Repeat the listing in full. Nothing may be added or left out.

────────────────────

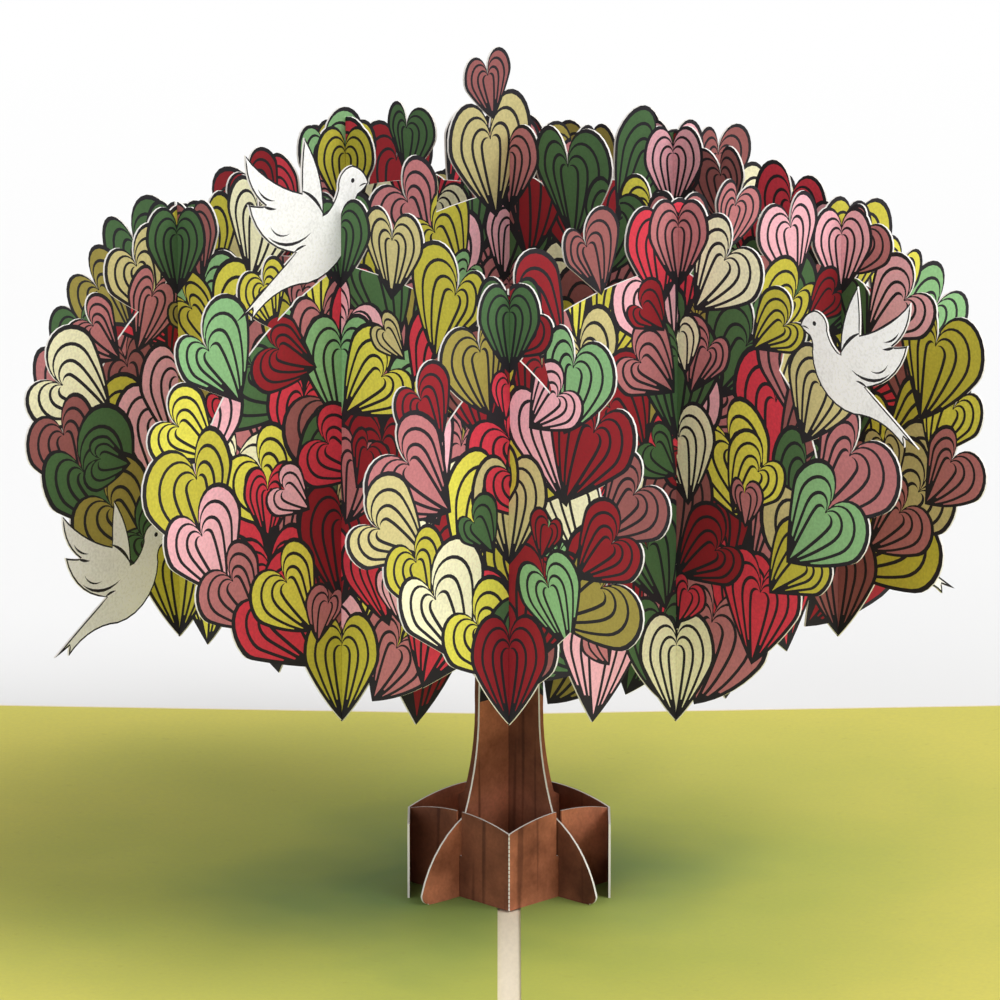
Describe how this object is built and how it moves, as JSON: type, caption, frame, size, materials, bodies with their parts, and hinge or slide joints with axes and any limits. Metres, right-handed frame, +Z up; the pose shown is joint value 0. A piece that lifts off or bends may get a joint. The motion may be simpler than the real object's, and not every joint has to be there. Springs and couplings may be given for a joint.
{
  "type": "pop up card",
  "caption": "Greeting card lying open, with a slotted paper tree standing on its fold, its round canopy cut as overlapping heart leaves with doves.",
  "frame": {"origin": "middle of the fold's underside, on the table, under the tree's axis", "axes": "+X across the two panels, +Y along the fold and away from the reader, +Z up"},
  "size_m": [0.2572, 0.178, 0.1199],
  "materials": {
    "cover_card": "uncoated cream card",
    "page_print": "printed green, matt",
    "bark_print": "printed brown bark, matt, with white cut edges",
    "leaf_print": "printed hearts in reds, greens, yellows and pinks, matt, with white cut edges"
  },
  "bodies": {
    "root": {"card_cover": "cover_card", "left_page": "page_print", "right_page": "page_print", "collar_front": "bark_print", "collar_back": "bark_print", "slice_a_front": "leaf_print", "slice_a_middle": "leaf_print", "slice_a_back": "leaf_print", "slice_b_front": "leaf_print", "slice_b_middle": "leaf_print", "slice_b_back": "leaf_print"}
  },
  "joints": []
}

────────────────────

- [Result]:
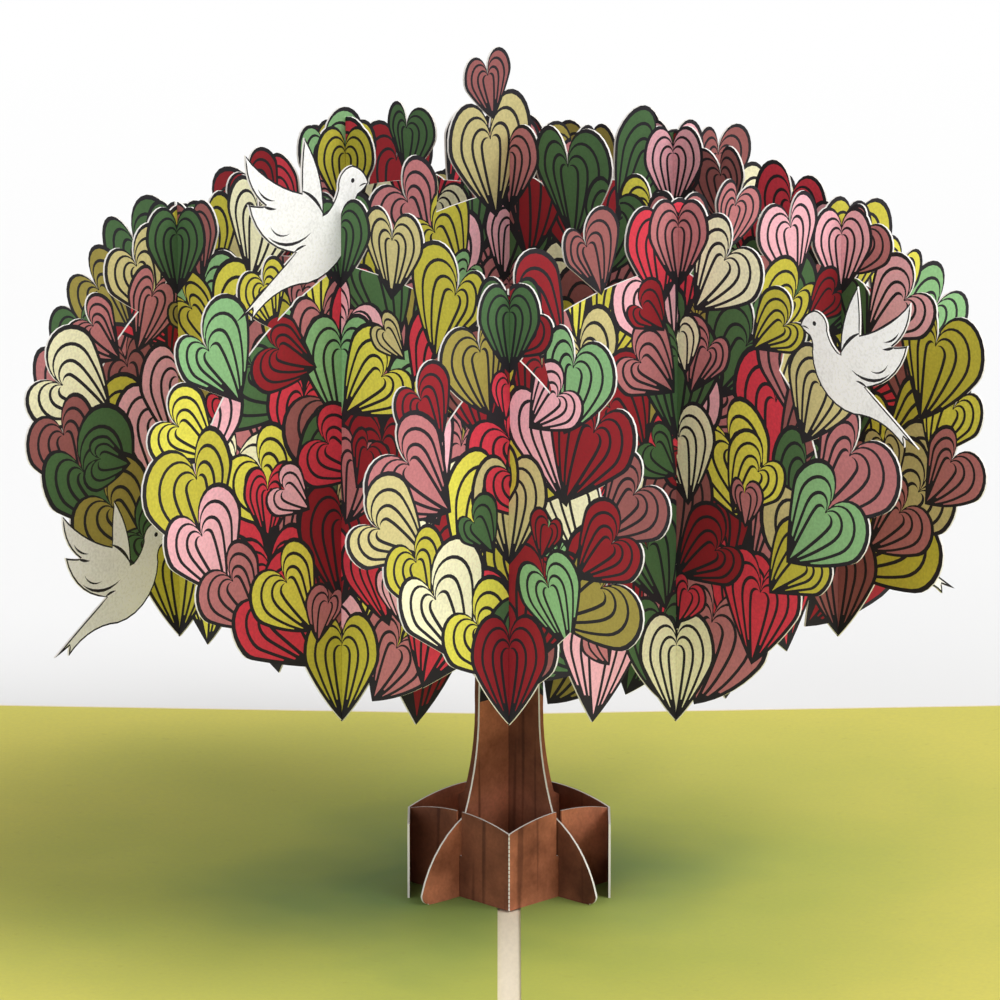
Describe how this object is built and how it moves, as JSON: type, caption, frame, size, materials, bodies with their parts, and hinge or slide joints with axes and any limits. Metres, right-handed frame, +Z up; the pose shown is joint value 0. A piece that lifts off or bends may get a joint. The motion may be simpler than the real object's, and not every joint has to be there. Springs and couplings may be given for a joint.
{
  "type": "pop up card",
  "caption": "Greeting card lying open, with a slotted paper tree standing on its fold, its round canopy cut as overlapping heart leaves with doves.",
  "frame": {"origin": "middle of the fold's underside, on the table, under the tree's axis", "axes": "+X across the two panels, +Y along the fold and away from the reader, +Z up"},
  "size_m": [0.2572, 0.178, 0.1199],
  "materials": {
    "cover_card": "uncoated cream card",
    "page_print": "printed green, matt",
    "bark_print": "printed brown bark, matt, with white cut edges",
    "leaf_print": "printed hearts in reds, greens, yellows and pinks, matt, with white cut edges"
  },
  "bodies": {
    "root": {"card_cover": "cover_card", "left_page": "page_print", "right_page": "page_print", "collar_front": "bark_print", "collar_back": "bark_print", "slice_a_front": "leaf_print", "slice_a_middle": "leaf_print", "slice_a_back": "leaf_print", "slice_b_front": "leaf_print", "slice_b_middle": "leaf_print", "slice_b_back": "leaf_print"}
  },
  "joints": []
}